**Given task**
Begin at the line containing "root to tip" in the entries below and end at the line containing "cad_parts[node].hide_render = cad_parts[node].hide_viewport"; transcribe that range exactly and nothing outside it.

**Given records**
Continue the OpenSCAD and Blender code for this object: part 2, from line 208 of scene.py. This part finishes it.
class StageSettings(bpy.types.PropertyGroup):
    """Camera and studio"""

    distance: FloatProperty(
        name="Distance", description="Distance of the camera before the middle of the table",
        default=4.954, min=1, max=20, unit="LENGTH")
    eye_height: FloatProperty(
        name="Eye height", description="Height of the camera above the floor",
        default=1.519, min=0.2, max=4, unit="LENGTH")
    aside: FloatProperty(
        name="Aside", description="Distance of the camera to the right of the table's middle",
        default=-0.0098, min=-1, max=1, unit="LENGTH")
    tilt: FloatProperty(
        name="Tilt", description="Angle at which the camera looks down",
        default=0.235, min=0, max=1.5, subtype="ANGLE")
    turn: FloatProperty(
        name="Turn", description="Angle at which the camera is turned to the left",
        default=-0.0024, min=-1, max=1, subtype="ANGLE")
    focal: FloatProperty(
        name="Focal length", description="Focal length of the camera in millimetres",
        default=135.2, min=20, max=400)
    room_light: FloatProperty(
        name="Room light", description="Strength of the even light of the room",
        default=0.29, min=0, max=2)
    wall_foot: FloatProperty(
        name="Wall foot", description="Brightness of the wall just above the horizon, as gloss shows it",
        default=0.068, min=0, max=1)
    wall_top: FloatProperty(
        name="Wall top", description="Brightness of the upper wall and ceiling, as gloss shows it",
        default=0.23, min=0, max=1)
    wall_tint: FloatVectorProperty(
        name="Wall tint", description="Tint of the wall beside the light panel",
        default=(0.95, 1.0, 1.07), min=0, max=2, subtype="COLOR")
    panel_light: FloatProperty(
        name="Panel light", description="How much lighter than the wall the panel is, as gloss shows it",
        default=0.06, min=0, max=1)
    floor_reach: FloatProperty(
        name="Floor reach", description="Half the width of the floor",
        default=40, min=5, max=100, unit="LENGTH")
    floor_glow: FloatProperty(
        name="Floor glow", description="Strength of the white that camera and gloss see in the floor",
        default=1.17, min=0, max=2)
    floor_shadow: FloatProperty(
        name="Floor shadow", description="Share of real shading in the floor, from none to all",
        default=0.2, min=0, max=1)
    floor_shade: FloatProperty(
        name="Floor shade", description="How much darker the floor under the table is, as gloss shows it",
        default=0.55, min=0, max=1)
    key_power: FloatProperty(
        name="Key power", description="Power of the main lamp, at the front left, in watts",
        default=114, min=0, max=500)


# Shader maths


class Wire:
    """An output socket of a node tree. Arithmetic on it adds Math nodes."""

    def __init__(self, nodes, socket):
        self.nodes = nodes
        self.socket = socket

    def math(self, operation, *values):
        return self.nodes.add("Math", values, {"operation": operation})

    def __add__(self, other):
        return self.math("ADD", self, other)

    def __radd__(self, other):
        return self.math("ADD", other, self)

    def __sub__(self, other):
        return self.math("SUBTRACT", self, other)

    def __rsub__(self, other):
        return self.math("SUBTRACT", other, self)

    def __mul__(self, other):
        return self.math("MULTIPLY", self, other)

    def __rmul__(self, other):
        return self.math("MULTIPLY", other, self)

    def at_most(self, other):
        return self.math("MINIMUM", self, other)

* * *

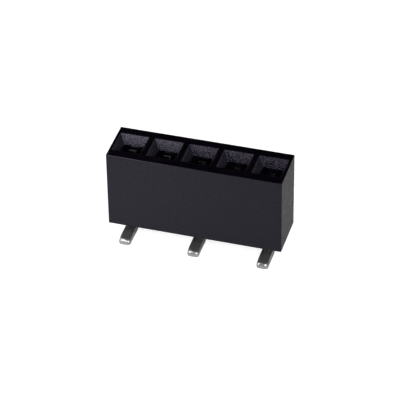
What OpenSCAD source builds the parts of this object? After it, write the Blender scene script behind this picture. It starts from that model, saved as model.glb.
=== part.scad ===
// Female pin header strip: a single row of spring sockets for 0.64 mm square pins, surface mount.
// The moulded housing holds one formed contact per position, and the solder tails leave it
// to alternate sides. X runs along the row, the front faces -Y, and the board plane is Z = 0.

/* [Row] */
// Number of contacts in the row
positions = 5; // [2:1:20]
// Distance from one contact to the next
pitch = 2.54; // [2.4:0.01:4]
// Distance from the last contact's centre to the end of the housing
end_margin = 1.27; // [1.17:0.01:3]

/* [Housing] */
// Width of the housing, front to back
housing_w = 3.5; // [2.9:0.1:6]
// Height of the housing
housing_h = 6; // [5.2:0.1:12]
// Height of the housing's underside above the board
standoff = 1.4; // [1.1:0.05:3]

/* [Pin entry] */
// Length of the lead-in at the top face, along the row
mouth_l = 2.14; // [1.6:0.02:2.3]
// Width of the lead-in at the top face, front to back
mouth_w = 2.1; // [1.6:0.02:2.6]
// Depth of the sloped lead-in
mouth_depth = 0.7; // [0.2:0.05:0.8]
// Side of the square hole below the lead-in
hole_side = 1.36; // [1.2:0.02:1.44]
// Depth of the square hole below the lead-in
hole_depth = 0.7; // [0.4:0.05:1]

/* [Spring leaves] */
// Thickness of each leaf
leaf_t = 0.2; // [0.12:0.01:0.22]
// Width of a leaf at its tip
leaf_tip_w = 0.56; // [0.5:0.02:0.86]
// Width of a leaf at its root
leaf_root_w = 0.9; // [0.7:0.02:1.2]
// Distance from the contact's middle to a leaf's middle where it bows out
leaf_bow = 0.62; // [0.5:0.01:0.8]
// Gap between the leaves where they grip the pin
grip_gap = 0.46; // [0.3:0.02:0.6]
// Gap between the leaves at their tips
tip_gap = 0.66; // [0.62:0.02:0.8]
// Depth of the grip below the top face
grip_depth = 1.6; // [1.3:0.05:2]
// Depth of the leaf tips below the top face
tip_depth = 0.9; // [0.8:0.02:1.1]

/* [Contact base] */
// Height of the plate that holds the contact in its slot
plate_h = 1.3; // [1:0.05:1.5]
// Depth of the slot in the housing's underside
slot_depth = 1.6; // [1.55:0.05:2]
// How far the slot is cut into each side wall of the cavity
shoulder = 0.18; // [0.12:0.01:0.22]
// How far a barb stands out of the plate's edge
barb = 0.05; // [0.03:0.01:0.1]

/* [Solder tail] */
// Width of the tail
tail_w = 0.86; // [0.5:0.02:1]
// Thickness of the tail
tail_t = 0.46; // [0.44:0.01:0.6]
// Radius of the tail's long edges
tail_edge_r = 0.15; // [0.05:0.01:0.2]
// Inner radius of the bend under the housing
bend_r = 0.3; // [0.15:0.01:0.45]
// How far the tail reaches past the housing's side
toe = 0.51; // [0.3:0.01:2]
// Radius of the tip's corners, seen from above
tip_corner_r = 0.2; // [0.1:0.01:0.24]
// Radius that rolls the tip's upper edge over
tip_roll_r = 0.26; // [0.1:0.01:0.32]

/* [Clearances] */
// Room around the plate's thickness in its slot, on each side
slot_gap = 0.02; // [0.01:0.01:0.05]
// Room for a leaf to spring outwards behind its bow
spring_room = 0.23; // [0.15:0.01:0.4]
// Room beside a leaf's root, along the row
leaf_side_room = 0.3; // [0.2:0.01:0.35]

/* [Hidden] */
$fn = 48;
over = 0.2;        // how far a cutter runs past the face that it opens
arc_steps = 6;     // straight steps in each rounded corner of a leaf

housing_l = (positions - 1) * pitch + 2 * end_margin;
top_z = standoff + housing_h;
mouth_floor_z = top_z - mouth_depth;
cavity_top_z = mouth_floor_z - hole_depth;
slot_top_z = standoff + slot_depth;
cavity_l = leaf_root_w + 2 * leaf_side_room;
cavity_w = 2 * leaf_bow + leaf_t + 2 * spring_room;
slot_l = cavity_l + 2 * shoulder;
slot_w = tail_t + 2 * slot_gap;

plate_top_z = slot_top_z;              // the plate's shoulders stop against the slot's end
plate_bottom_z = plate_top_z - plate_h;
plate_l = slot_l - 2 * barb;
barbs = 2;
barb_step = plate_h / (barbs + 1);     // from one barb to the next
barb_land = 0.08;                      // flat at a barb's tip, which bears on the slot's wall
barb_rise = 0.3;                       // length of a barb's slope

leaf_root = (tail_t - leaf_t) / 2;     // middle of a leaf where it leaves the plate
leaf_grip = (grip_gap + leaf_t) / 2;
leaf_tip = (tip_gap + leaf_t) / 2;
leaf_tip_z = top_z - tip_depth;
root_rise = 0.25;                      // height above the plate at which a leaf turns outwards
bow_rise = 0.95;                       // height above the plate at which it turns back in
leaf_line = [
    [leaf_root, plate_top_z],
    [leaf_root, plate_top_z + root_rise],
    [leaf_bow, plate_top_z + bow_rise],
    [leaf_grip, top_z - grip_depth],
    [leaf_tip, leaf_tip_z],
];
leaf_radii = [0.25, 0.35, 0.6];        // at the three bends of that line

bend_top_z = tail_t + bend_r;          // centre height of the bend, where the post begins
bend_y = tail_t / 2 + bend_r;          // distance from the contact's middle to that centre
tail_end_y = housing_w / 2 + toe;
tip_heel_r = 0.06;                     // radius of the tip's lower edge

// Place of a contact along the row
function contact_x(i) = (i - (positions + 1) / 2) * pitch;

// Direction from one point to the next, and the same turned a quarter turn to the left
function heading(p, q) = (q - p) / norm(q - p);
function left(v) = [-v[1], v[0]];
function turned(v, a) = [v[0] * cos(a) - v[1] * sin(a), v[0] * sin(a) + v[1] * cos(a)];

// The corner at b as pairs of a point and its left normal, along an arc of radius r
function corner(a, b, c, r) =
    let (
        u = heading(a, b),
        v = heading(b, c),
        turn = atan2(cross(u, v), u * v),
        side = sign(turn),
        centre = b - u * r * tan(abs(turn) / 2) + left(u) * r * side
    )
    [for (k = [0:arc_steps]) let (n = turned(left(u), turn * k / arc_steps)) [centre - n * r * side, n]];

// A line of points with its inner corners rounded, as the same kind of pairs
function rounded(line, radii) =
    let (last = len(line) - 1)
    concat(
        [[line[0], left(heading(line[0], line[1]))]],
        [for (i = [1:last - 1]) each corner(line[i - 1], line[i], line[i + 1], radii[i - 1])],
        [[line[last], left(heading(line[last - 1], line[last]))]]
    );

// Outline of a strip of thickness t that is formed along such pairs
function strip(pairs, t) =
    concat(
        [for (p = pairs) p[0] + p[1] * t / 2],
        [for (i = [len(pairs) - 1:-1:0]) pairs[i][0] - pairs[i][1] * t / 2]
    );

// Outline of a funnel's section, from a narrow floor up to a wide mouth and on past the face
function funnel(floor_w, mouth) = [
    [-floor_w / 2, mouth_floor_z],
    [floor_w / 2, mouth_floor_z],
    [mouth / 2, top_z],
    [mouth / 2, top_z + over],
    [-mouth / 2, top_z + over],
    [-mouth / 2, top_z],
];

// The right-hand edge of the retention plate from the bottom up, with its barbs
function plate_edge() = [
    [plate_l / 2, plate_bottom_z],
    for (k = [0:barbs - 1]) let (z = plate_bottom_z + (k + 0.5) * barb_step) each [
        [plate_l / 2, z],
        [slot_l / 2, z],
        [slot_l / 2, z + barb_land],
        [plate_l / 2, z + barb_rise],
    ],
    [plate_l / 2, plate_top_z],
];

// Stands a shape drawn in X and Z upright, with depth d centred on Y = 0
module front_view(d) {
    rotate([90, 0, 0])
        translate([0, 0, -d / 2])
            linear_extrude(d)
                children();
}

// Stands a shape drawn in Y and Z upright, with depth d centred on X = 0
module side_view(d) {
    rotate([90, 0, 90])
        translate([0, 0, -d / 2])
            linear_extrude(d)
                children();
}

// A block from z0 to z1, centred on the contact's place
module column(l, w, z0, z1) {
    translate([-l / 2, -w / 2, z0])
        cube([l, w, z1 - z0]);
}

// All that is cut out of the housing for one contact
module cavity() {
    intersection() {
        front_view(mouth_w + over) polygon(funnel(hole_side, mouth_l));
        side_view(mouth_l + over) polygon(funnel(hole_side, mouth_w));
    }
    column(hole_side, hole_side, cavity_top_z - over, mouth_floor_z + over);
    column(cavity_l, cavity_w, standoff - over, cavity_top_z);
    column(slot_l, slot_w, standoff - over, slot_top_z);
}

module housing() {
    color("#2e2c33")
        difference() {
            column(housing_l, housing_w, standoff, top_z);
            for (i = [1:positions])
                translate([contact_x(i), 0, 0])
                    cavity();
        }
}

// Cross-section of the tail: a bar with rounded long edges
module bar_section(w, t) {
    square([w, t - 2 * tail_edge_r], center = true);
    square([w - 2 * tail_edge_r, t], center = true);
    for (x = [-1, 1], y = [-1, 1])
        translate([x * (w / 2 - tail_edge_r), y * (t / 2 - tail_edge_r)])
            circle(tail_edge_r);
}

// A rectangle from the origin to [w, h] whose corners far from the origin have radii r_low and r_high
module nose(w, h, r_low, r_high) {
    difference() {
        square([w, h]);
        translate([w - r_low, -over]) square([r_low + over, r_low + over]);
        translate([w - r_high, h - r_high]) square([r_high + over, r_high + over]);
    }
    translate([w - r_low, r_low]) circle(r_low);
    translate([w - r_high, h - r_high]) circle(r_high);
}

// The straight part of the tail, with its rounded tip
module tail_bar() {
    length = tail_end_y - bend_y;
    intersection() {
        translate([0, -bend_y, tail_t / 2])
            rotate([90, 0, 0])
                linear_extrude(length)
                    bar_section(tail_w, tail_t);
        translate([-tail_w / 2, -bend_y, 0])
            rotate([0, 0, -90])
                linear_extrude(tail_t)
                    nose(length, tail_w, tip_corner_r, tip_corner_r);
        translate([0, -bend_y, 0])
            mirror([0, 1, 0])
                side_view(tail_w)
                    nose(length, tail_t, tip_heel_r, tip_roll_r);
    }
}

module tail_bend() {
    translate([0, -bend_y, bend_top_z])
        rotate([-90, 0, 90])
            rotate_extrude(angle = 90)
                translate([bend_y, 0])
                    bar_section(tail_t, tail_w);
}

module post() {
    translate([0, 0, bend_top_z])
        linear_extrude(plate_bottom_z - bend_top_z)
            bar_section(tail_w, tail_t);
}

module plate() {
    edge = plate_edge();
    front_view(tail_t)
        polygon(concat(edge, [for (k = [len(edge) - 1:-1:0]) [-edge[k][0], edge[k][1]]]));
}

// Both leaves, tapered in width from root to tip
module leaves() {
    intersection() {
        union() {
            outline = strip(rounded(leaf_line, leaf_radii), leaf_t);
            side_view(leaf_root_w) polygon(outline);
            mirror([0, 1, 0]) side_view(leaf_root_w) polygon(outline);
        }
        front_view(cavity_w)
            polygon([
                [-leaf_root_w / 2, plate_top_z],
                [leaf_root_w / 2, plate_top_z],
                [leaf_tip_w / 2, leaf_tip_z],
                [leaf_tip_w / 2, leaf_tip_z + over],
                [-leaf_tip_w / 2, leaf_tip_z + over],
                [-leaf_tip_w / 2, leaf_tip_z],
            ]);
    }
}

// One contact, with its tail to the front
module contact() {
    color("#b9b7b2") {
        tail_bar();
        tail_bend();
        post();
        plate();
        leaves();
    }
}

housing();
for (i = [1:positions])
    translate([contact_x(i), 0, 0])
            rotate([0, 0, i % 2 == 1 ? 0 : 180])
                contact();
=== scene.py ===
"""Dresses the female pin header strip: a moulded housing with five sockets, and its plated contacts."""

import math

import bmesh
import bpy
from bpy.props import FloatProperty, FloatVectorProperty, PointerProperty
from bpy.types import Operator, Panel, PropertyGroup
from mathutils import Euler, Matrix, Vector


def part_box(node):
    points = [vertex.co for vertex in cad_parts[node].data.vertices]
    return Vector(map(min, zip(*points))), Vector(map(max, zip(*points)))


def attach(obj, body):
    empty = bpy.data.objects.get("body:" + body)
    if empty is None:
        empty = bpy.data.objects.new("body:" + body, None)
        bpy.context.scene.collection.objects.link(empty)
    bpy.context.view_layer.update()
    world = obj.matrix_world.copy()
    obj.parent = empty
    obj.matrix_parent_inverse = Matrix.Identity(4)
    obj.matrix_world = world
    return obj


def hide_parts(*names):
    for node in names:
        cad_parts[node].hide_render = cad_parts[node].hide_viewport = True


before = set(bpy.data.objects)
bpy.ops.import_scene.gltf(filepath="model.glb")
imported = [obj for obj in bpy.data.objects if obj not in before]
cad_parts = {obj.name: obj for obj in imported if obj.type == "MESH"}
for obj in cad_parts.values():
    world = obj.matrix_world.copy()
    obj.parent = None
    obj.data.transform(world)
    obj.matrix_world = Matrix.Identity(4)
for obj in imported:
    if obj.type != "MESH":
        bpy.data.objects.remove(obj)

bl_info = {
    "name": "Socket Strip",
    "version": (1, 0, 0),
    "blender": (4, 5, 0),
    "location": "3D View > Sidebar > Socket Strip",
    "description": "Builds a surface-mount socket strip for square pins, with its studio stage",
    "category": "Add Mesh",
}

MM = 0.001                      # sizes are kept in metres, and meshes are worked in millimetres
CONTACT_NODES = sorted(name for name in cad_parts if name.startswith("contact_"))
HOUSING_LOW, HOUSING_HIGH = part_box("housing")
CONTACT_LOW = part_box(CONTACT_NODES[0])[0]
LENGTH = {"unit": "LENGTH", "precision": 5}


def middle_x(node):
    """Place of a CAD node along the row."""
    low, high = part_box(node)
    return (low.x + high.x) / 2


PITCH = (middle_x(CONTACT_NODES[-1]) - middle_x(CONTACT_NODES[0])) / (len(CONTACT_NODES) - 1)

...

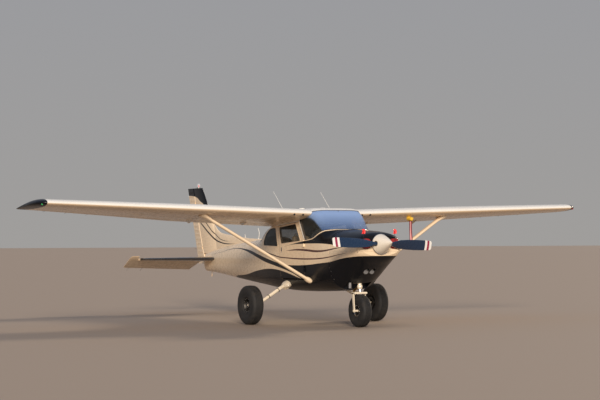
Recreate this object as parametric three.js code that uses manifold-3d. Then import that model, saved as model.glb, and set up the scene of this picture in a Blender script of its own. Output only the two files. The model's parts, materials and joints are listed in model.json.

**Solution to this task**
// Both leaves, tapered in width from root to tip
module leaves() {
    intersection() {
        union() {
            outline = strip(rounded(leaf_line, leaf_radii), leaf_t);
            side_view(leaf_root_w) polygon(outline);
            mirror([0, 1, 0]) side_view(leaf_root_w) polygon(outline);
        }
        front_view(cavity_w)
            polygon([
                [-leaf_root_w / 2, plate_top_z],
                [leaf_root_w / 2, plate_top_z],
                [leaf_tip_w / 2, leaf_tip_z],
                [leaf_tip_w / 2, leaf_tip_z + over],
                [-leaf_tip_w / 2, leaf_tip_z + over],
                [-leaf_tip_w / 2, leaf_tip_z],
            ]);
    }
}

// One contact, with its tail to the front
module contact() {
    color("#b9b7b2") {
        tail_bar();
        tail_bend();
        post();
        plate();
        leaves();
    }
}

housing();
for (i = [1:positions])
    translate([contact_x(i), 0, 0])
            rotate([0, 0, i % 2 == 1 ? 0 : 180])
                contact();
=== scene.py ===
"""Dresses the female pin header strip: a moulded housing with five sockets, and its plated contacts."""

import math

import bmesh
import bpy
from bpy.props import FloatProperty, FloatVectorProperty, PointerProperty
from bpy.types import Operator, Panel, PropertyGroup
from mathutils import Euler, Matrix, Vector


def part_box(node):
    points = [vertex.co for vertex in cad_parts[node].data.vertices]
    return Vector(map(min, zip(*points))), Vector(map(max, zip(*points)))


def attach(obj, body):
    empty = bpy.data.objects.get("body:" + body)
    if empty is None:
        empty = bpy.data.objects.new("body:" + body, None)
        bpy.context.scene.collection.objects.link(empty)
    bpy.context.view_layer.update()
    world = obj.matrix_world.copy()
    obj.parent = empty
    obj.matrix_parent_inverse = Matrix.Identity(4)
    obj.matrix_world = world
    return obj


def hide_parts(*names):
    for node in names:
        cad_parts[node].hide_render = cad_parts[node].hide_viewport = True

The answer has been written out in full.